DATA SHOWN:

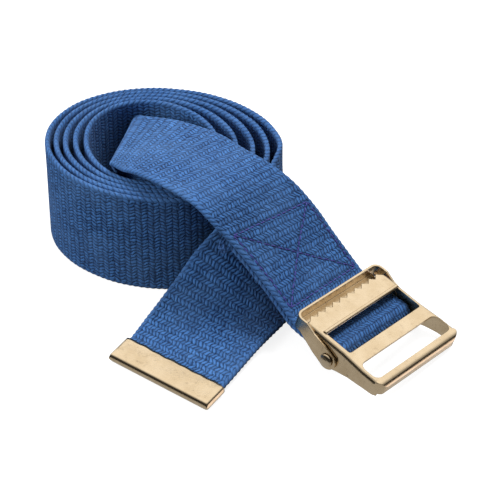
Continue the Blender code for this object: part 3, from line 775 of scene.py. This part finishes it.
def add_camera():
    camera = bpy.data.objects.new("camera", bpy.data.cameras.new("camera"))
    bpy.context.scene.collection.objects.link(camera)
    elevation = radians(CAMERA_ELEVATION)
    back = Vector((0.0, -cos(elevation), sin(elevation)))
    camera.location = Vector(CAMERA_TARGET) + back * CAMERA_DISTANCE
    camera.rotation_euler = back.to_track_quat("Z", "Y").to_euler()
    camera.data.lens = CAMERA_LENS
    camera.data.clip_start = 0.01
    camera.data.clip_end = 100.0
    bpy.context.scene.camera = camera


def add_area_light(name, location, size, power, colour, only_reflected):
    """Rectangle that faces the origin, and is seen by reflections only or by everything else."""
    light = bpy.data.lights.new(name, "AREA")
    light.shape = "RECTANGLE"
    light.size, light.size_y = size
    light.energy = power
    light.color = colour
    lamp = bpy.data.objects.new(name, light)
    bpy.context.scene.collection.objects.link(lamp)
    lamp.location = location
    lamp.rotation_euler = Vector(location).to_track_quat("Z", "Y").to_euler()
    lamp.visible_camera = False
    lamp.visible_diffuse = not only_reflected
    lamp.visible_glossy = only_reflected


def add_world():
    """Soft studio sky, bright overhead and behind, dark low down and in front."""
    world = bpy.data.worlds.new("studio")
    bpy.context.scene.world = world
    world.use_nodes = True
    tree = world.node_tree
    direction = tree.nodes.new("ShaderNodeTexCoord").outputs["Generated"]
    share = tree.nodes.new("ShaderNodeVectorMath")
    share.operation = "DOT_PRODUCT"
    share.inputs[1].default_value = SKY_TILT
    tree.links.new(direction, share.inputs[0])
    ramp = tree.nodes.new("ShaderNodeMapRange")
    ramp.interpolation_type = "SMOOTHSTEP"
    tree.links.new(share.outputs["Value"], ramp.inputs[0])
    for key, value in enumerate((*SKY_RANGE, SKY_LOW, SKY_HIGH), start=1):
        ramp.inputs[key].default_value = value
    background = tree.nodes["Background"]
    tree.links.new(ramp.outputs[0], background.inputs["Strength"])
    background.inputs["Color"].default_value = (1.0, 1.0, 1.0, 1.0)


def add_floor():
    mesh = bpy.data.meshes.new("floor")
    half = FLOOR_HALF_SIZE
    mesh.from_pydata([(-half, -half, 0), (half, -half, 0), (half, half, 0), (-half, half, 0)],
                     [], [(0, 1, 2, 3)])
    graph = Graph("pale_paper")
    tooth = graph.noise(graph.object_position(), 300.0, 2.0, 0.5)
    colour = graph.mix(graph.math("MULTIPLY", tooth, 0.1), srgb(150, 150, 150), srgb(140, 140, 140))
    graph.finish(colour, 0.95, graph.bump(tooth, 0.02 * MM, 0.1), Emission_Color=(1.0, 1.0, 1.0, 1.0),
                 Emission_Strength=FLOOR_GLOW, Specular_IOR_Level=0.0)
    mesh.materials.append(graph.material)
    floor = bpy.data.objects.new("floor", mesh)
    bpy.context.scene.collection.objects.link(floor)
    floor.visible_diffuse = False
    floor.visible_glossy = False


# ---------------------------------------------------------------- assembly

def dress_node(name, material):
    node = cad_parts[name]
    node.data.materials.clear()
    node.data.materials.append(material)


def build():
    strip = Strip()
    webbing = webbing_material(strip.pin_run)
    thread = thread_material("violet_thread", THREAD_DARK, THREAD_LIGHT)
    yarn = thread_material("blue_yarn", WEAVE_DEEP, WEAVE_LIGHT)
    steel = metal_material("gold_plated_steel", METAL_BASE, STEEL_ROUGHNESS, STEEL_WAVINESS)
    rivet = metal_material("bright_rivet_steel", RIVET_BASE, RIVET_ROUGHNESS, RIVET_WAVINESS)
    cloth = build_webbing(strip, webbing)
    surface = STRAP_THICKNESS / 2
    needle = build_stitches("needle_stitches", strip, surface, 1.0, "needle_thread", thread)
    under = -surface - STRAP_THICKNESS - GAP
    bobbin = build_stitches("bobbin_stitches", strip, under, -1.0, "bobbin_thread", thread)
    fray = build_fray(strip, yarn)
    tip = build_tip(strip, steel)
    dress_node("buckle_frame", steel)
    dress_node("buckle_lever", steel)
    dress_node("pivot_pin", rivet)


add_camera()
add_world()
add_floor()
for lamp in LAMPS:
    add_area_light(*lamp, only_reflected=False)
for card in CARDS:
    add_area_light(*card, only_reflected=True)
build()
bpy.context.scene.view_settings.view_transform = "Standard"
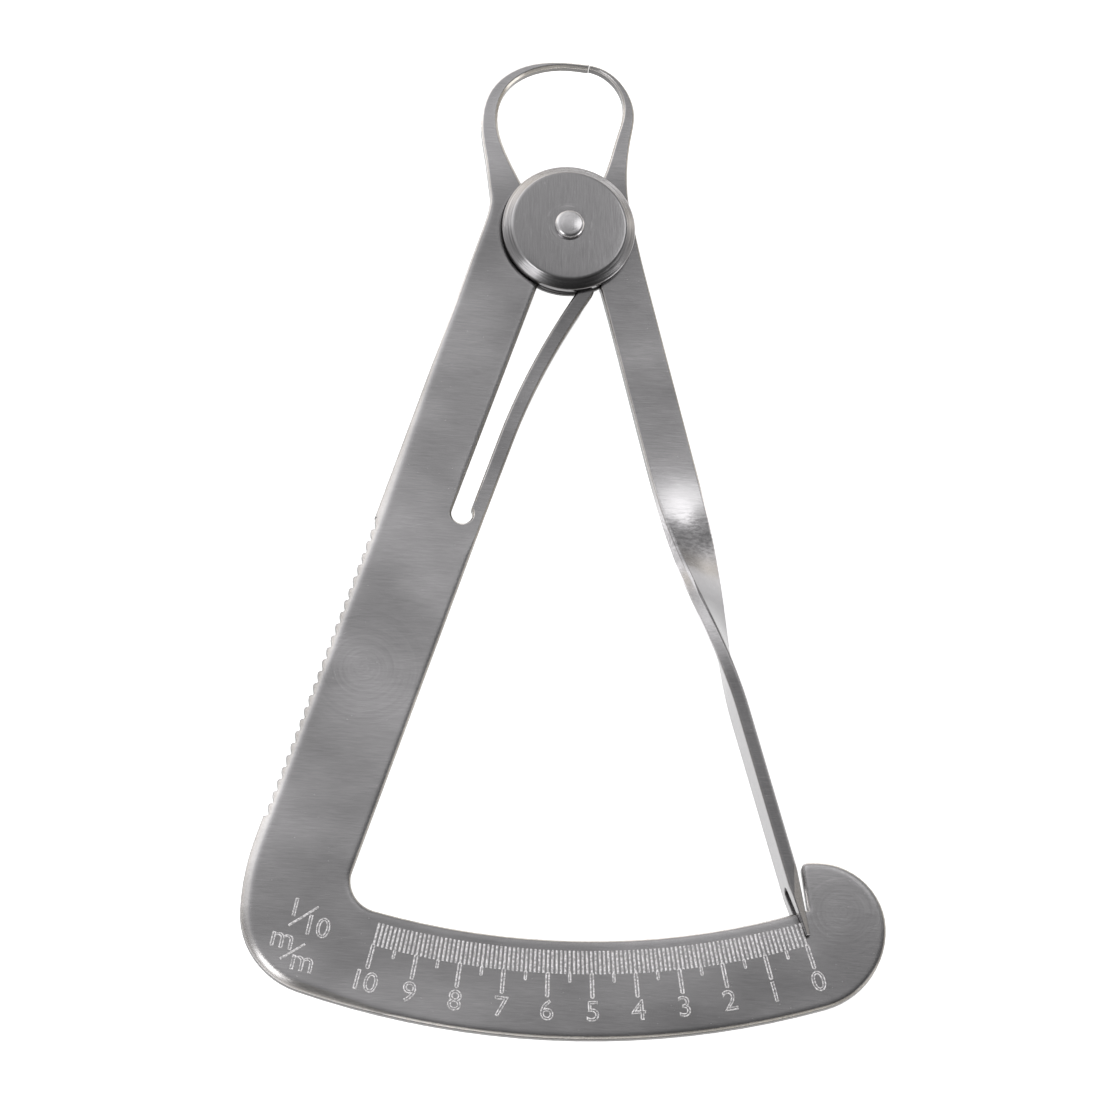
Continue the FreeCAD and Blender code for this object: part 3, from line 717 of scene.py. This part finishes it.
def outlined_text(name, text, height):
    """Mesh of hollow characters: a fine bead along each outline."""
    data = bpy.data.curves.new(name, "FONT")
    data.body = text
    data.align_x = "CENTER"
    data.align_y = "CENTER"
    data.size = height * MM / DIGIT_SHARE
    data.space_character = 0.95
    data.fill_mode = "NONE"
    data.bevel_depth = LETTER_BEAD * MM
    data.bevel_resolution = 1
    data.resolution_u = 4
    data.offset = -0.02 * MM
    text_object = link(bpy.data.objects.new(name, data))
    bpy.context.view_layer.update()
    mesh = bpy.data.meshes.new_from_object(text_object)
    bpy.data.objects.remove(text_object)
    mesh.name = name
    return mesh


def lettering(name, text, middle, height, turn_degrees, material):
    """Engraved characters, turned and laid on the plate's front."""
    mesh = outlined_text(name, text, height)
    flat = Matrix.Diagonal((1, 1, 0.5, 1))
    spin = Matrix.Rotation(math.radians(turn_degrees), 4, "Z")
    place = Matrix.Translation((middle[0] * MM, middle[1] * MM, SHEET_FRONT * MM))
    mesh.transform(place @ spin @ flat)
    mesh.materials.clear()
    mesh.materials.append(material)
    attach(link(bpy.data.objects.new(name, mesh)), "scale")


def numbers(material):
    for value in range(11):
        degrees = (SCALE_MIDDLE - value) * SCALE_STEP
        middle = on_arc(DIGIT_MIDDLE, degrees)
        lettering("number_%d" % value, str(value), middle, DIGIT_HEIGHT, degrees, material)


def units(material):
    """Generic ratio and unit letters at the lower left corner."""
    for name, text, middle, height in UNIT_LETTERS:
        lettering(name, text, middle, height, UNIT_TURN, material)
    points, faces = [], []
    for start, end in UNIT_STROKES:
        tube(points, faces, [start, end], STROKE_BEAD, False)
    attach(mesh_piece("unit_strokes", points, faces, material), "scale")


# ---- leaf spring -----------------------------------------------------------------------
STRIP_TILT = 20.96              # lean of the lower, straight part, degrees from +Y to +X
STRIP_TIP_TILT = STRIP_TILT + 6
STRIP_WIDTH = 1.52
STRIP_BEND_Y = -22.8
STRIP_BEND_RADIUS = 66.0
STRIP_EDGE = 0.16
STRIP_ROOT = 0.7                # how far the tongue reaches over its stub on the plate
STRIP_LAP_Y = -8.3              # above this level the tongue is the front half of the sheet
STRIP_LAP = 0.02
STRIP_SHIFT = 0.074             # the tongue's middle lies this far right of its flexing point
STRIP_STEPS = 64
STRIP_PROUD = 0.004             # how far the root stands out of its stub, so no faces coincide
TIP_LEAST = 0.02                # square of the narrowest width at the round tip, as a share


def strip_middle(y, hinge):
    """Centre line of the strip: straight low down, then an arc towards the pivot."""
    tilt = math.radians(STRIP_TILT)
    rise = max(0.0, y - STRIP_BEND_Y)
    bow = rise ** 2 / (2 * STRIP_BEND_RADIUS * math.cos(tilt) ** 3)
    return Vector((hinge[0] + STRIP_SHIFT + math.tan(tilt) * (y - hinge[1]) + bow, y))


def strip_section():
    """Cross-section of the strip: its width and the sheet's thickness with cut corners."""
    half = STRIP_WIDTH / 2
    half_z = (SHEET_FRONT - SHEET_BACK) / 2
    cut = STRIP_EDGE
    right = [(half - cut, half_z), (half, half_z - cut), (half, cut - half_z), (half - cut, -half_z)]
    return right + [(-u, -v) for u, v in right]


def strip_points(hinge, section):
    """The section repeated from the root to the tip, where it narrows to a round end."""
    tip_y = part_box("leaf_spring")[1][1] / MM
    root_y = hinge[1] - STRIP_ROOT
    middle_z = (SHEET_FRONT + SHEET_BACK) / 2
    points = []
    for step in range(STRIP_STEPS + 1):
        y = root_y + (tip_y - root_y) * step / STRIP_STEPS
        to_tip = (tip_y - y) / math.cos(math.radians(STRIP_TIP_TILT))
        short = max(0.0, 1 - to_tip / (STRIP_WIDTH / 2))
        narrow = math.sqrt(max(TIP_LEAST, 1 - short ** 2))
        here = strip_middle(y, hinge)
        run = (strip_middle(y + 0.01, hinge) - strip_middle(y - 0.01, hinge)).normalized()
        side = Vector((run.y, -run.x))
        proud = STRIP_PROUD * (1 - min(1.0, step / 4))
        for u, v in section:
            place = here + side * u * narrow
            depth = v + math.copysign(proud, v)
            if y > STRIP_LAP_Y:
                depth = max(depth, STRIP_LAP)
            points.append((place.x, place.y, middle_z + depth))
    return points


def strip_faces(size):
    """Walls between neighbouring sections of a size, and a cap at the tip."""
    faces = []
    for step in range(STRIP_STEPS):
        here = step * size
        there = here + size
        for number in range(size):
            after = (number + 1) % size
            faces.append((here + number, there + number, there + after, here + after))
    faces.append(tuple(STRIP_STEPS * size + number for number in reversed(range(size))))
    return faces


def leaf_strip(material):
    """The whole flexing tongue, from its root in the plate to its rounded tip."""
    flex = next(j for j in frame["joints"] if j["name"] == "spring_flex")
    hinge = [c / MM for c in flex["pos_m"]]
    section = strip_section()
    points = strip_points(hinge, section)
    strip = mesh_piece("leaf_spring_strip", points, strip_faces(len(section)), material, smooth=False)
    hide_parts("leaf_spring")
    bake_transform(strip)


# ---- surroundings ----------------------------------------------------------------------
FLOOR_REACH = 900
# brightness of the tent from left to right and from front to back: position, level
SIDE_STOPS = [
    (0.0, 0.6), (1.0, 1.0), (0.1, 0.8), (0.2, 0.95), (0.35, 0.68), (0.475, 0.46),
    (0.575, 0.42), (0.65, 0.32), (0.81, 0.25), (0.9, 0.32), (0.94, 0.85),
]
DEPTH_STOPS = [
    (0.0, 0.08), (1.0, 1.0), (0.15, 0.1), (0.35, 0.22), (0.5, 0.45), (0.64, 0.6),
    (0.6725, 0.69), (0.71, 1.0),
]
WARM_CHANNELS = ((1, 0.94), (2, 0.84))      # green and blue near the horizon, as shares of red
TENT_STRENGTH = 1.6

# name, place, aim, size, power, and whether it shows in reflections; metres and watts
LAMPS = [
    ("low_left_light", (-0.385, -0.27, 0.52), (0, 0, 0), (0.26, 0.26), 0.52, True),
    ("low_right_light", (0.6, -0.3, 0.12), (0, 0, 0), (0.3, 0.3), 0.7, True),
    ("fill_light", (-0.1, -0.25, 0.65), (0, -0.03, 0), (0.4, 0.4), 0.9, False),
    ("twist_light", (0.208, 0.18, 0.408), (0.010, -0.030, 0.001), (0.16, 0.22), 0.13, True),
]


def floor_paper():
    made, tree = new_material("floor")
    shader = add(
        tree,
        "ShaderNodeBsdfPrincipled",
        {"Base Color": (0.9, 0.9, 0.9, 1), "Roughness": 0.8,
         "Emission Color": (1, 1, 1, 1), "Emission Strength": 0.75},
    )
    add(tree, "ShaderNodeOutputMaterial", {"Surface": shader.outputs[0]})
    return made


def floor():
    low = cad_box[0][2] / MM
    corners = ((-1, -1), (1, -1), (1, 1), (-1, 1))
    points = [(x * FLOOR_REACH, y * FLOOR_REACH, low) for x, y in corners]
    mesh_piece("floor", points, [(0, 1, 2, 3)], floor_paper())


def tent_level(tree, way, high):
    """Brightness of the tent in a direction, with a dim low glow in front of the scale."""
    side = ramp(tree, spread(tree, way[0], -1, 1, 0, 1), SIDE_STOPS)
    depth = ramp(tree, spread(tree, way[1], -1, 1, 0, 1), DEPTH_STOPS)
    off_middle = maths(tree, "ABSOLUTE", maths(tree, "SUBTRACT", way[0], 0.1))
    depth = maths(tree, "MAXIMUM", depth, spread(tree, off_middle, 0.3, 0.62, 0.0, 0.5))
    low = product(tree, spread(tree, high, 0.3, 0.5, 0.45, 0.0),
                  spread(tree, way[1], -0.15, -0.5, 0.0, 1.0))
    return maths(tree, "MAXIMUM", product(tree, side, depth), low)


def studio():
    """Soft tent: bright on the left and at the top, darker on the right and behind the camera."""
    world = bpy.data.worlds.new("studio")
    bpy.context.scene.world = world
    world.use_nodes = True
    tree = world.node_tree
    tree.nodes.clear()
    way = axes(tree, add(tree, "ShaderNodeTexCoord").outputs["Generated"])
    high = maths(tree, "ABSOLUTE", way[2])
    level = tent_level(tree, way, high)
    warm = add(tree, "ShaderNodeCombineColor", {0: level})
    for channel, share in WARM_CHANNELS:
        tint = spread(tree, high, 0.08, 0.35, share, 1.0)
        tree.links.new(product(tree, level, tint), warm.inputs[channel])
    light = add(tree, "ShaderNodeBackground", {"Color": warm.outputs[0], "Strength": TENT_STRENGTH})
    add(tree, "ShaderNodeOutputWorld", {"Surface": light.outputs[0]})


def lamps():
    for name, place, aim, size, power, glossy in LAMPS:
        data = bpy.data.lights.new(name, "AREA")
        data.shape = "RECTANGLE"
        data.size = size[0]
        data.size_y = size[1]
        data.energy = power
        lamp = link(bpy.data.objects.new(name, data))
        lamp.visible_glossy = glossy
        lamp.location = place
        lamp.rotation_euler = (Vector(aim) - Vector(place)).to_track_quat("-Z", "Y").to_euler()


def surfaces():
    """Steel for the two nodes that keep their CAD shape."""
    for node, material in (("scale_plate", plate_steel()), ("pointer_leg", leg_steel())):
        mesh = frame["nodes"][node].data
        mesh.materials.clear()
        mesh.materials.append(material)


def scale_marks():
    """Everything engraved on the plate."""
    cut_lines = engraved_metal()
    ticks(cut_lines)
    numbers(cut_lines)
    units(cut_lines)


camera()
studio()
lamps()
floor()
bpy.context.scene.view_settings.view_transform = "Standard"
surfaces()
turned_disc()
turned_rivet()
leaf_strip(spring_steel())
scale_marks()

WHAT THE TASK ASKS:
Track down all lines above with the string "Continue" and copy them.

REPLY TO THE TASK:
Continue the Blender code for this object: part 3, from line 775 of scene.py. This part finishes it.
Continue the FreeCAD and Blender code for this object: part 3, from line 717 of scene.py. This part finishes it.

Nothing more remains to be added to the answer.